Find each line containing the string "materials" and return it.

--------------------------------

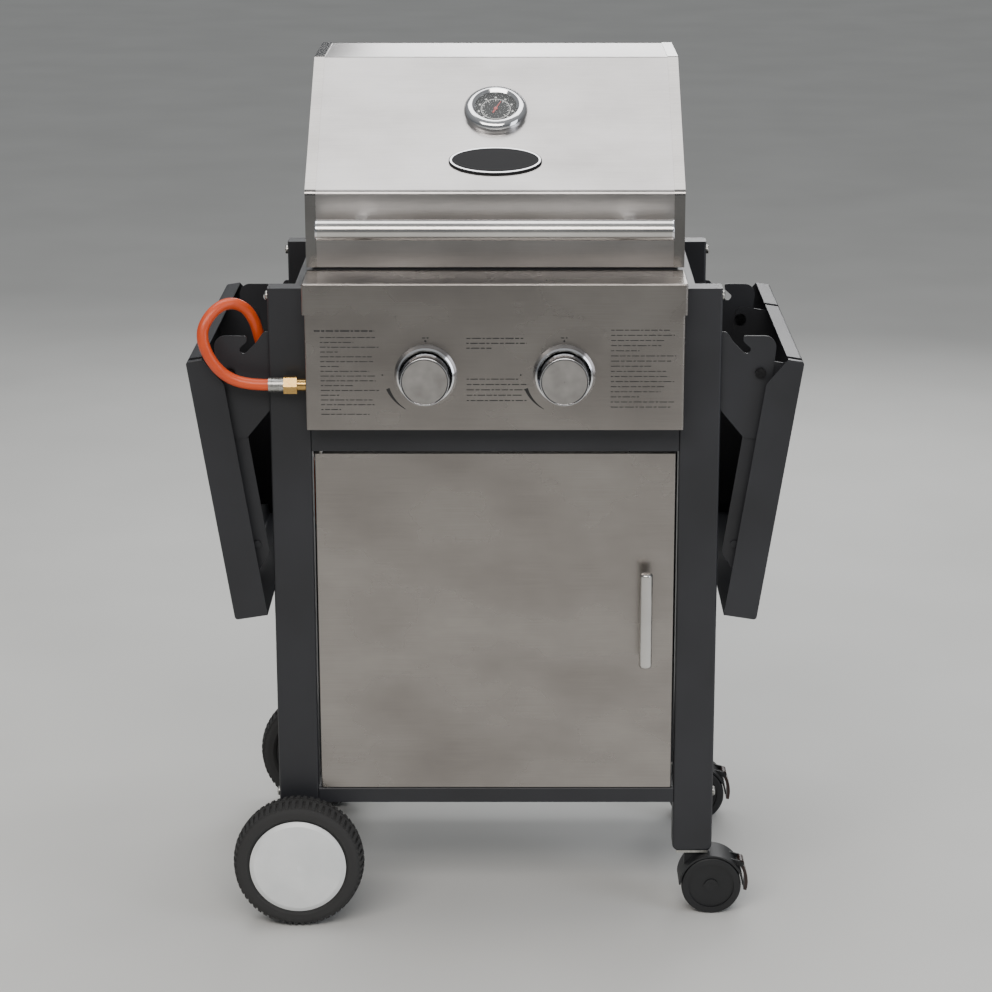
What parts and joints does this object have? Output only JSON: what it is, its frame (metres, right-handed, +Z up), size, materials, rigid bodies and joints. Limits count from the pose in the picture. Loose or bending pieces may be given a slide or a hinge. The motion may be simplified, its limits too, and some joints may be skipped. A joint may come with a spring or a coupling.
{
  "type": "gas barbecue grill",
  "caption": "Gas barbecue on a cabinet cart with a hinged stainless hood, fold-down side shelves, push-and-turn knobs, a door, wheels and casters.",
  "frame": {"origin": "on the floor under the middle of the whole grill", "axes": "+X to the right seen from the front, +Y to the back, +Z up"},
  "size_m": [0.747, 0.536, 1.059],
  "materials": {
    "stainless": "brushed",
    "satin_bar": "satin",
    "powder_coat": "semi-matt",
    "chrome_plate": "polished",
    "zinc_bolt": "zinc plated",
    "tyre_rubber": "moulded",
    "wheel_plastic": "moulded",
    "silver_plastic": "satin silver",
    "caster_plastic": "moulded",
    "brake_plastic": "moulded",
    "hose_rubber": "smooth",
    "brass": "turned",
    "cast_iron": "enamelled",
    "burner_steel": "plain",
    "gauge_glass": "clear",
    "gauge_face": "printed dial",
    "badge_enamel": "gloss",
    "regulator_grey": "painted"
  },
  "bodies": {
    "cart": {"legs_left": "powder_coat", "legs_right": "powder_coat", "cabinet_sides": "powder_coat", "bottom_shelf": "powder_coat", "crossbars": "powder_coat", "side_rails": "powder_coat", "axle": "zinc_bolt", "axle_washers": "zinc_bolt", "caster_stems": "zinc_bolt", "shelf_brackets": "powder_coat", "shelf_pivot_bolts": "zinc_bolt", "frame_bolts": "zinc_bolt", "firebox": "powder_coat", "burners": "burner_steel", "heat_plates": "burner_steel", "cooking_grates": "cast_iron", "warming_rack": "chrome_plate", "ledge": "stainless", "control_panel": "stainless", "knob_bezels": "chrome_plate", "valve_bodies": "brass", "manifold": "powder_coat", "hinges": "zinc_bolt", "hose_fitting": "brass", "hose_ferrule": "zinc_bolt", "gas_hose": "hose_rubber", "regulator": "regulator_grey"},
    "hood": {"hood_shell": "stainless", "hood_ends": "stainless", "hood_handle_tube": "satin_bar", "hood_handle_posts": "chrome_plate", "hood_handle_caps": "chrome_plate", "thermometer_housing": "chrome_plate", "thermometer_dial": "gauge_face", "thermometer_glass": "gauge_glass", "badge_plate": "badge_enamel"},
    "door": {"door": "stainless", "door_handle": "satin_bar", "door_handle_posts": "chrome_plate"},
    "wheel_front": {"tyre_front": "tyre_rubber", "rim_front": "wheel_plastic", "hubcap_front": "silver_plastic"},
    "wheel_rear": {"tyre_rear": "tyre_rubber", "rim_rear": "wheel_plastic", "hubcap_rear": "silver_plastic"},
    "caster_front": {"caster_body_front": "caster_plastic"},
    "caster_front_wheels": {"caster_wheels_front": "caster_plastic"},
    "caster_front_brake": {"caster_brake_front": "brake_plastic"},
    "caster_rear": {"caster_body_rear": "caster_plastic"},
    "caster_rear_wheels": {"caster_wheels_rear": "caster_plastic"},
    "caster_rear_brake": {"caster_brake_rear": "brake_plastic"},
    "side_shelf_left": {"shelf_left": "powder_coat", "shelf_arms_left": "powder_coat"},
    "side_shelf_right": {"shelf_right": "powder_coat", "shelf_arms_right": "powder_coat"},
    "left_stem": {"valve_stem_left": "zinc_bolt"},
    "left_knob": {"knob_left": "satin_bar"},
    "right_stem": {"valve_stem_right": "zinc_bolt"},
    "right_knob": {"knob_right": "satin_bar"},
    "tray": {"grease_tray": "burner_steel"}
  },
  "joints": [
    {"name": "hood_open", "type": "hinge", "parent": "cart", "child": "hood", "pos_m": [0, 0.202, 0.845], "axis": [-1, 0, 0], "range_deg": [0, 80]},
    {"name": "door_open", "type": "hinge", "parent": "cart", "child": "door", "pos_m": [-0.2135, -0.192, 0.389], "axis": [0, 0, -1], "range_deg": [0, 110]},
    {"name": "shelf_left_lift", "type": "hinge", "parent": "cart", "child": "side_shelf_left", "pos_m": [-0.322, 0, 0.706], "axis": [0, 1, 0], "range_deg": [0, 98.8]},
    {"name": "shelf_right_lift", "type": "hinge", "parent": "cart", "child": "side_shelf_right", "pos_m": [0.322, 0, 0.706], "axis": [0, -1, 0], "range_deg": [0, 98.8]},
    {"name": "knob_left_push", "type": "slide", "parent": "cart", "child": "left_stem", "axis": [0, 1, 0], "range_m": [0, 0.003], "stiffness_N_per_m": 800},
    {"name": "knob_left_turn", "type": "hinge", "parent": "left_stem", "child": "left_knob", "pos_m": [-0.083, -0.248, 0.713], "axis": [0, -1, 0], "range_deg": [0, 180]},
    {"name": "knob_right_push", "type": "slide", "parent": "cart", "child": "right_stem", "axis": [0, 1, 0], "range_m": [0, 0.003], "stiffness_N_per_m": 800},
    {"name": "knob_right_turn", "type": "hinge", "parent": "right_stem", "child": "right_knob", "pos_m": [0.083, -0.248, 0.713], "axis": [0, -1, 0], "range_deg": [0, 180]},
    {"name": "wheel_front_spin", "type": "hinge", "parent": "cart", "child": "wheel_front", "pos_m": [-0.249, -0.2255, 0.0825], "axis": [0, 1, 0], "continuous": true},
    {"name": "caster_front_swivel", "type": "hinge", "parent": "cart", "child": "caster_front", "pos_m": [0.249, -0.183, 0.07], "axis": [0, 0, 1], "continuous": true},
    {"name": "caster_front_roll", "type": "hinge", "parent": "caster_front", "child": "caster_front_wheels", "pos_m": [0.274, -0.183, 0.038], "axis": [0, 1, 0], "continuous": true},
    {"name": "caster_front_brake_tip", "type": "hinge", "parent": "caster_front", "child": "caster_front_brake", "pos_m": [0.31255, -0.183, 0.064], "axis": [0, -1, 0], "range_deg": [0, 20]},
    {"name": "wheel_rear_spin", "type": "hinge", "parent": "cart", "child": "wheel_rear", "pos_m": [-0.249, 0.1645, 0.0825], "axis": [0, 1, 0], "continuous": true},
    {"name": "caster_rear_swivel", "type": "hinge", "parent": "cart", "child": "caster_rear", "pos_m": [0.249, 0.122, 0.07], "axis": [0, 0, 1], "continuous": true},
    {"name": "caster_rear_roll", "type": "hinge", "parent": "caster_rear", "child": "caster_rear_wheels", "pos_m": [0.274, 0.122, 0.038], "axis": [0, 1, 0], "continuous": true},
    {"name": "caster_rear_brake_tip", "type": "hinge", "parent": "caster_rear", "child": "caster_rear_brake", "pos_m": [0.31255, 0.122, 0.064], "axis": [0, -1, 0], "range_deg": [0, 20]},
    {"name": "grease_tray_slide", "type": "slide", "parent": "cart", "child": "tray", "axis": [0, 1, 0], "range_m": [0, 0.25]}
  ]
}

--------------------------------

» **EXERCISE RESULT**
What parts and joints does this object have? Output only JSON: what it is, its frame (metres, right-handed, +Z up), size, materials, rigid bodies and joints. Limits count from the pose in the picture. Loose or bending pieces may be given a slide or a hinge. The motion may be simplified, its limits too, and some joints may be skipped. A joint may come with a spring or a coupling.
  "materials": {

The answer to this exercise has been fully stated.